В то, что Украина — враг, которого надо уничтожить — не верит даже пропаганда. Она не может объявить всю Украину врагом, так как тогда ломается дискурс об освобождении — отсюда столь странное слово Спецоперация. Спецоперации не ведутся всеми боеспособными частями страны. Поэтому применяется язык „денацификации“. Но уже слишком много видеосвидетельств, что освободителей никто не ждет, их кроют матом на родном для них языке люди, которые внешне от них не отличаются — в итоге образ абсолютного зла требующего уничтожения не работает. Что сегодня признают, кстати, и кремлевские спикеры, говоря о том, что Владимир Зеленский — легитимный президент Украины.

Остается фигура Иного — Запада. Именно с Западом пропаганда и разговаривает. Но для танго нужно двое — а теперь Запад перестал отвечать. Буквально две недели назад караваны мировых лидеров летели в Москву — могли бы летать и месяцами, но после 24 февраля полетов больше не будет. Без этих элементов повисает в воздухе ключевой вопрос: „Кто Мы?“, если нет ни жертвы, ни врага. Виднеется только далекое нечто на горизонте и происходит инверсия. Вместо того, чтобы победить Нашу тень — мы вынуждены встречаться с нею лицом к лицу. И первая реакция на это столкновение — ужас. Путин подорвал основу психологического равновесия России, и он не восстановимо! Потому что теперь тень не спрятать. Кто-то принимает ее с ожесточением и гордостью по принципу „Да скифы, да азиаты мы!“ из стихотворения Блока. Но те, кто способен к мышлению ужасается и начинает задаваться неприятными вопросами.

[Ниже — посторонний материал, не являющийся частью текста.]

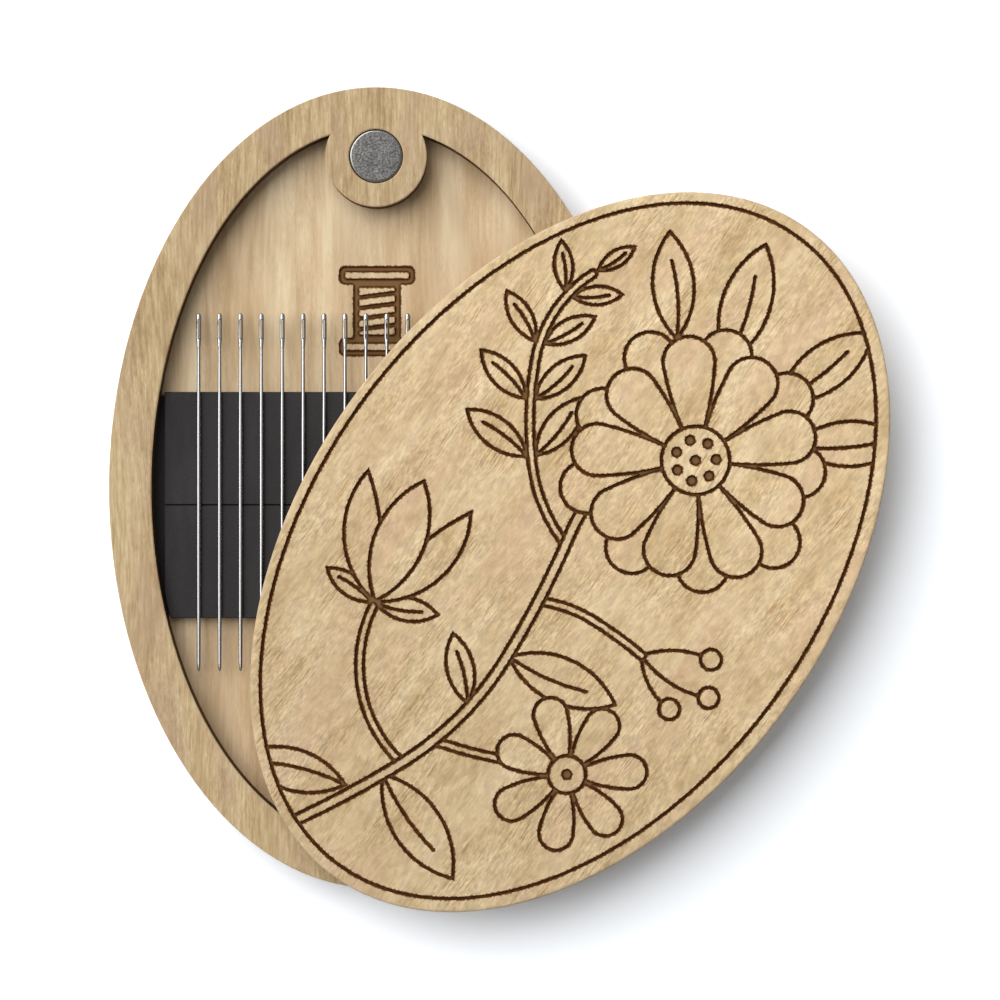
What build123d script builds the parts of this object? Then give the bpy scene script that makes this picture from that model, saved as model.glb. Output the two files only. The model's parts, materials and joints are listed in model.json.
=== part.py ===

Выхода из этого поля боя не много — дальше только цугцванг: любое следующее решение, принимаемое военными, делает политическую цель войны недостижимой. Ввод в бой всех резервов и задействование всех доступных видов вооружений, может и принесет локальные успехи на Левобережной Украине, но окончательно похоронит надежду на отсылки к архетипу войны-освободителей, так как озлобит последние лояльные к России части Украинского населения. Более того, сама российская армия не подготовлена психологически вести боевые действия карательного характера против столь схожего на себя населения, которое в каждом селе и городе кроет их матом на их родном языке. Это совсем отличная ситуация даже от Чечни, которая с населением в двадцать раз меньше украинского так и не была покорена.

Сейчас каждый день для российского солдата, который он провел в Украине и выжил, — жесткое столкновение с реальностью: психологический стресс, для взаимодействия с которым нет никаких инструментов работы. Солдатам в колоннах не показывают эфиры Киселева, а даже если и показать, то поверить в них все сложнее с каждым днем. Психика рада обманываться, но не на грани жизни и смерти. Империалистическая война — она такая, что смысл объяснить всегда трудно. Особенно человеку, который его не понимает. Умереть за Родину — это понятно. А вот где-то далеко от Родины — тут нужен мотив. И достаточный.

И здесь возвращаюсь к первым тезисам. Вопрос о соответствии войны и стоящего за ней архетипа — ключевой для победы. Каждый новый день забирает у солдата веру в то, что он ведет Священную Войну, а другого ключа к успеху наступательной войны в Российской истории нет.

Война в Украине — это первая война нового типа XXI века. Прежде всего это борьба психологическая, где именно попадание в архетипы определяет успех кампании в большей мере, чем материально-техническое оснащение войск. Именно архетипическая война была проиграна российским руководством в момент, когда был отдан приказ наступать.